**What this task involves**
Print the data exactly, leaving nothing out.

**Rows**
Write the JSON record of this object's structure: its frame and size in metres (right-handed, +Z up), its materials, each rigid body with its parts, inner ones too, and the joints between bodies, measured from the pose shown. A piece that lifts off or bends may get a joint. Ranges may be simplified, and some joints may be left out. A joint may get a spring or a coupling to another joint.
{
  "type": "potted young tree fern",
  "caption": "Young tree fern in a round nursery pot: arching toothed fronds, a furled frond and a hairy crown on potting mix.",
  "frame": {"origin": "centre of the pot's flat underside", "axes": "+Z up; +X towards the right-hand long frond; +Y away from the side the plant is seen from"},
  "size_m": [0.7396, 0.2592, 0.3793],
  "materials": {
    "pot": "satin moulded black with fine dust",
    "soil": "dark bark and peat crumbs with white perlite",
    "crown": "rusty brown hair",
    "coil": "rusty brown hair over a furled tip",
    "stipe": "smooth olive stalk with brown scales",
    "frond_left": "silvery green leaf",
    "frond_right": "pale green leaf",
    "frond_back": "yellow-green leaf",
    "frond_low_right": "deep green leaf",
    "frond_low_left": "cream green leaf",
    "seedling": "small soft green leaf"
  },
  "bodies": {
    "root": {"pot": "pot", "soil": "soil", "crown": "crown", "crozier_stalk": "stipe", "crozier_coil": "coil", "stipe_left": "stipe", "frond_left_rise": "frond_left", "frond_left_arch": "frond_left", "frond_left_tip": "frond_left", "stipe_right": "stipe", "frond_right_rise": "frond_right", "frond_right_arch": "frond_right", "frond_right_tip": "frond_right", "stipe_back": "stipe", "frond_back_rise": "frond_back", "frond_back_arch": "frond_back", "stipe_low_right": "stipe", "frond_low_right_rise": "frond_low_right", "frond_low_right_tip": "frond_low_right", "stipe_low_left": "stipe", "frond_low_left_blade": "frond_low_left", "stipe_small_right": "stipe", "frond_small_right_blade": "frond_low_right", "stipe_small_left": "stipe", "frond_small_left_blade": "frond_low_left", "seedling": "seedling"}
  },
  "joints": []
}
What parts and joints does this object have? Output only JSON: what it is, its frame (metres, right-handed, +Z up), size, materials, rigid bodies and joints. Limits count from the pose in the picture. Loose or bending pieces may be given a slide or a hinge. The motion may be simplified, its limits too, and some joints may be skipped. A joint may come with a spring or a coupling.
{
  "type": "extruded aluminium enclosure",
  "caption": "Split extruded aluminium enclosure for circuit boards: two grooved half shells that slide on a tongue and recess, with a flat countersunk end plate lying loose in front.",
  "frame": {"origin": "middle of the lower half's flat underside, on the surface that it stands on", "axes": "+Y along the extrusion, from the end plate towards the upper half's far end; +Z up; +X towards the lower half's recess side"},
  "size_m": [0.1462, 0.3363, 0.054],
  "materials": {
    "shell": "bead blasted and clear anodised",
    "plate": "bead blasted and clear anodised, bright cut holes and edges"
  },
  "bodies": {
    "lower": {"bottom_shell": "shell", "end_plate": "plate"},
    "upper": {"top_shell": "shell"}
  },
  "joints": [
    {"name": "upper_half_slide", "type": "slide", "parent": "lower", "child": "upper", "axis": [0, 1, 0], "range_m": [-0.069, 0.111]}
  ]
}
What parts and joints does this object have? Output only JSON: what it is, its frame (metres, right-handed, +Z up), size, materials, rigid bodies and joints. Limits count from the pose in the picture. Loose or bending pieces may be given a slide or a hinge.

**Expected answer**
Write the JSON record of this object's structure: its frame and size in metres (right-handed, +Z up), its materials, each rigid body with its parts, inner ones too, and the joints between bodies, measured from the pose shown. A piece that lifts off or bends may get a joint. Ranges may be simplified, and some joints may be left out. A joint may get a spring or a coupling to another joint.
{
  "type": "potted young tree fern",
  "caption": "Young tree fern in a round nursery pot: arching toothed fronds, a furled frond and a hairy crown on potting mix.",
  "frame": {"origin": "centre of the pot's flat underside", "axes": "+Z up; +X towards the right-hand long frond; +Y away from the side the plant is seen from"},
  "size_m": [0.7396, 0.2592, 0.3793],
  "materials": {
    "pot": "satin moulded black with fine dust",
    "soil": "dark bark and peat crumbs with white perlite",
    "crown": "rusty brown hair",
    "coil": "rusty brown hair over a furled tip",
    "stipe": "smooth olive stalk with brown scales",
    "frond_left": "silvery green leaf",
    "frond_right": "pale green leaf",
    "frond_back": "yellow-green leaf",
    "frond_low_right": "deep green leaf",
    "frond_low_left": "cream green leaf",
    "seedling": "small soft green leaf"
  },
  "bodies": {
    "root": {"pot": "pot", "soil": "soil", "crown": "crown", "crozier_stalk": "stipe", "crozier_coil": "coil", "stipe_left": "stipe", "frond_left_rise": "frond_left", "frond_left_arch": "frond_left", "frond_left_tip": "frond_left", "stipe_right": "stipe", "frond_right_rise": "frond_right", "frond_right_arch": "frond_right", "frond_right_tip": "frond_right", "stipe_back": "stipe", "frond_back_rise": "frond_back", "frond_back_arch": "frond_back", "stipe_low_right": "stipe", "frond_low_right_rise": "frond_low_right", "frond_low_right_tip": "frond_low_right", "stipe_low_left": "stipe", "frond_low_left_blade": "frond_low_left", "stipe_small_right": "stipe", "frond_small_right_blade": "frond_low_right", "stipe_small_left": "stipe", "frond_small_left_blade": "frond_low_left", "seedling": "seedling"}
  },
  "joints": []
}
What parts and joints does this object have? Output only JSON: what it is, its frame (metres, right-handed, +Z up), size, materials, rigid bodies and joints. Limits count from the pose in the picture. Loose or bending pieces may be given a slide or a hinge. The motion may be simplified, its limits too, and some joints may be skipped. A joint may come with a spring or a coupling.
{
  "type": "extruded aluminium enclosure",
  "caption": "Split extruded aluminium enclosure for circuit boards: two grooved half shells that slide on a tongue and recess, with a flat countersunk end plate lying loose in front.",
  "frame": {"origin": "middle of the lower half's flat underside, on the surface that it stands on", "axes": "+Y along the extrusion, from the end plate towards the upper half's far end; +Z up; +X towards the lower half's recess side"},
  "size_m": [0.1462, 0.3363, 0.054],
  "materials": {
    "shell": "bead blasted and clear anodised",
    "plate": "bead blasted and clear anodised, bright cut holes and edges"
  },
  "bodies": {
    "lower": {"bottom_shell": "shell", "end_plate": "plate"},
    "upper": {"top_shell": "shell"}
  },
  "joints": [
    {"name": "upper_half_slide", "type": "slide", "parent": "lower", "child": "upper", "axis": [0, 1, 0], "range_m": [-0.069, 0.111]}
  ]
}
What parts and joints does this object have? Output only JSON: what it is, its frame (metres, right-handed, +Z up), size, materials, rigid bodies and joints. Limits count from the pose in the picture. Loose or bending pieces may be given a slide or a hinge.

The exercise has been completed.